Arte que faz sentido

O lixo e a denúncia nas exposições de três artistas plásticas em Nova York: a brasileira Alice Miceli e as norte-americanas Rachel Harrison e Rachel Feinstein

Em Nova York, neste início de 2020, duas norte-americanas e uma brasileira protagonizam pelo menos três exposições que mereceram espaço na mídia: no Museu Whitney de Arte Americana, os trabalhos de Rachel Harrison (1966) ocuparam quase todo o quinto andar do prédio; no Museu Judaico, o destaque é “Maiden, Mother, Crone”(Donzela, mãe, velha), que reúne as esculturas da Rachel Feinstein (1971); e, na Americas Society, o destaque é o “Projeto Chernobyl”, de Alice Miceli (1980), o qual estreou na 29ª Bienal de São Paulo. 

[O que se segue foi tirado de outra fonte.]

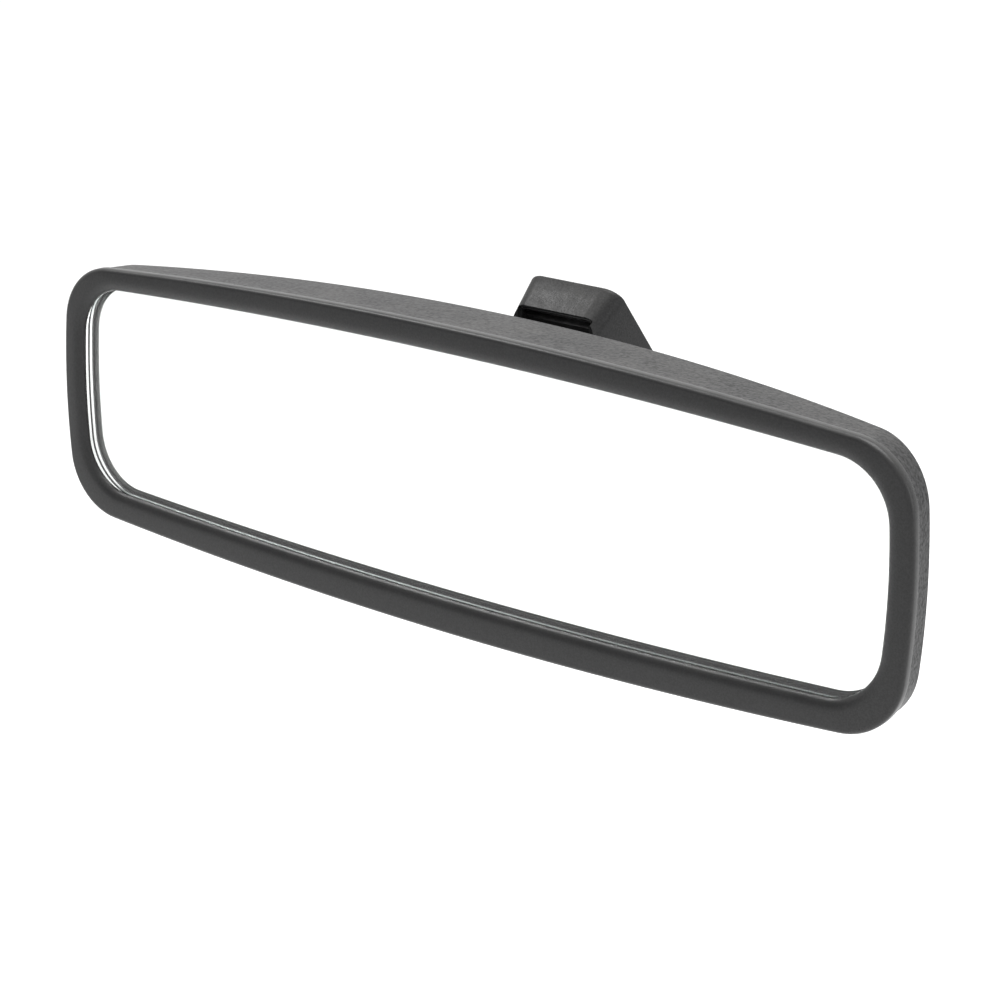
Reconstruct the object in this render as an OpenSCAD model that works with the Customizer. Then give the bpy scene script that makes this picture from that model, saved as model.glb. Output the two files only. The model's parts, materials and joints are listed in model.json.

A escultora Rachel Harrison trabalha com lixo encontrado principalmente nas ruas de Nova York, expondo-o como que casualmente em pedestais elaborados por ela própria. Assim, o espectador se depara com detritos inusitados – um aspirador de pó, um pote de vitamina (ou algo semelhante), velhas fotografias etc. Numa das instalações, os pedestais estão cercados por cadeiras novas ainda com a etiqueta da loja, as quais são uma obra em si, mas, ao mesmo tempo, formam uma espécie de cerca de proteção para que o público não se aproxime demasiado dos pedestais com ready-mades. É interessante constatar que as cadeiras estão de costas para a instalação, num convite para que o público se sente nelas, mas, neste caso, não poderá mais apreciar a obra, passando talvez a fazer parte dela, aos olhos de outros fruidores.   

As esculturas feitas de fios, vassouras, tapetes velhos se misturam a imagens de celebridades da política, das artes etc., ajudando a contar, com humor corrosivo, um pouco a história dos Estados Unidos. No fim das contas, pode-se concluir que os detritos e as celebridades estão em pé de igualdade.

Nesse mesmo museu, aliás, outras mulheres ganham destaque com obras que utilizam fios e tecidos. São elas: Sheila Hicks (1934), Ann Wilson (1931), Lenore G. Tawney (1907-2007) e, como não poderia faltar, Eva Hesse (1936-1970), cujo trabalho influenciou muitas outras artistas.

A obra de Rachel Feinstein é baseada nos contos de fadas, na religião e no teatro, explorando uma estética barroca e rococó que se aproxima do Kitsch e do grotesco. Em uma escultura, reconhecemos Nossa Senhora com o menino Jesus nos braços, mas ela está tão extravagantemente maquiada que sua figura evoca vulgaridade. Essa representação da Virgem Maria é tão estapafúrdia e caricata que lembra a famosa e desastrada reconstituição do rosto de Jesus feita por uma senhora espanhola nos idos de 2012.

Nessa exposição, pode-se assistir ao vídeo de uma famosa performance de Feinstein, “Let the Artist Live” (Deixe a artista viver), de 1994. A artista se fantasiou de Branca de Neve e dormiu em uma galeria durante uma semana, à base de pílulas, como revela. 

Espelhos ocupam um espaço importante na obra de Feinstein, com os quais faz objetos ao mesmo tempo que os utiliza como suportes para pinturas. Para ela, quando vemos nosso reflexo no espelho, vemos de certa forma o tempo passando, e o tempo é curto, pois tudo se esvai rapidamente.

Mais de duas décadas depois do acidente na usina de Chernobyl, na antiga União Soviética, atual Bielorrússia, Alice Miceli tentou captar a radioatividade na zona de exclusão com câmeras pin-hole que espalhou no local, durante vários meses; algumas delas se perderam, mas a artista recuperou trinta, as quais estão agora expostas em uma sala escura. O que se vê nessas “radiografias”? Aquilo que não se pode ver: manchas esfumaçadas, alguns riscos. Algo que permanece um mistério e é claramente uma ameaça. Susan Segal, que assina o posfácio do catálogo da mostra, lembra que esse “trabalho denuncia a urgência de reconhecer o impacto humano negativo no meio-ambiente”. Em tempo de líderes mundiais que negam a degradação acelerada do meio-ambiente, a exposição de Miceli faz mais sentido do que nunca, e parece dialogar com o lixo de Harrison e o grotesco de Feinstein.